Playtime(1967)
Directed by Jacques Tati
The running gag in playtime is that modernity, in all it's forms, is kind of anti-thetical to human life, or in other words, technology and it's fashions are bad. Glass walls which give the impression there are no barriers, metallic greys to imply efficeincy and technologoccal progress, dull colors to not draw undue attention to yourself in the urban enviornment, a world designed to look like a waiting room, an airport, or a hotel, someplace familiar and sterile.

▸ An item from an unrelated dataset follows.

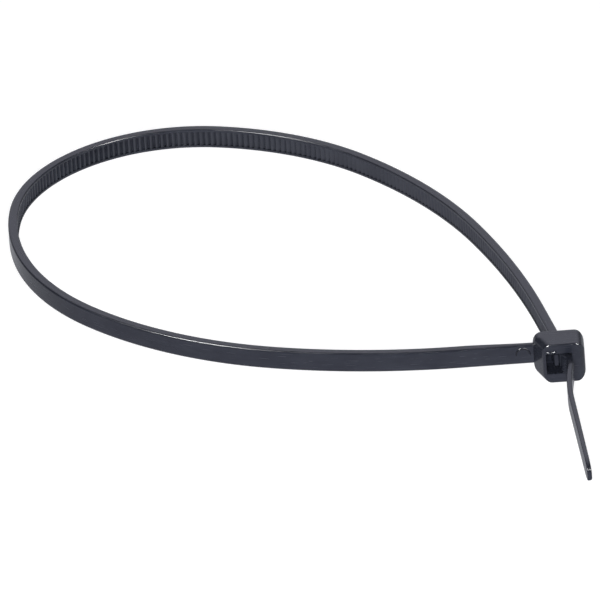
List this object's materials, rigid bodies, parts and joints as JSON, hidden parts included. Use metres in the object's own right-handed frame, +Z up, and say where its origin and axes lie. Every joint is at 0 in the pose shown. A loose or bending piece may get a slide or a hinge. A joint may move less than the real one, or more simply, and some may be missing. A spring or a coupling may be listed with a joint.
{
  "type": "cable tie",
  "caption": "Narrow nylon cable tie: a toothed strap closed through the slot of its locking head into a loose drop-shaped loop, with a short free tail.",
  "frame": {"origin": "on the flat lower side of the head, under the middle of its slot", "axes": "+X from the loop past the end of the head, -Y the way the tail leaves the slot, +Z up, along the width of the strap"},
  "size_m": [0.0713, 0.099, 0.0054],
  "materials": {
    "nylon": "satin moulded nylon, nearly black"
  },
  "bodies": {
    "root": {"cable_tie": "nylon"}
  },
  "joints": []
}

Anytime anyone tries to use a machine it back fires or derails somehow, while others literally live in glass houses, their lives permanently on display(In one great scene Tatti implies this alienation by showing two families seperated by a wall both watching tv, where from the outside it looks like their in the same room, having a conversation, reacting to each others presence.) What makes "Playtime" trully great, is not that it is a clever satire on modern life, but that it finds a way to celebrate the human biengs who operate these machines and live through these fashions, not merely to mourn them as passive de-humanized drones. "Playtime" offers us a world, where the Waiting Room can become the VIP room, and where gridlock on a Round-About, can become a circus carousel. The world in minature, and still a world unto itself. Brilliant, colorful, and completely unique. Reminds me how amazing movies and the enviornment around us can be, if we only take the time to look.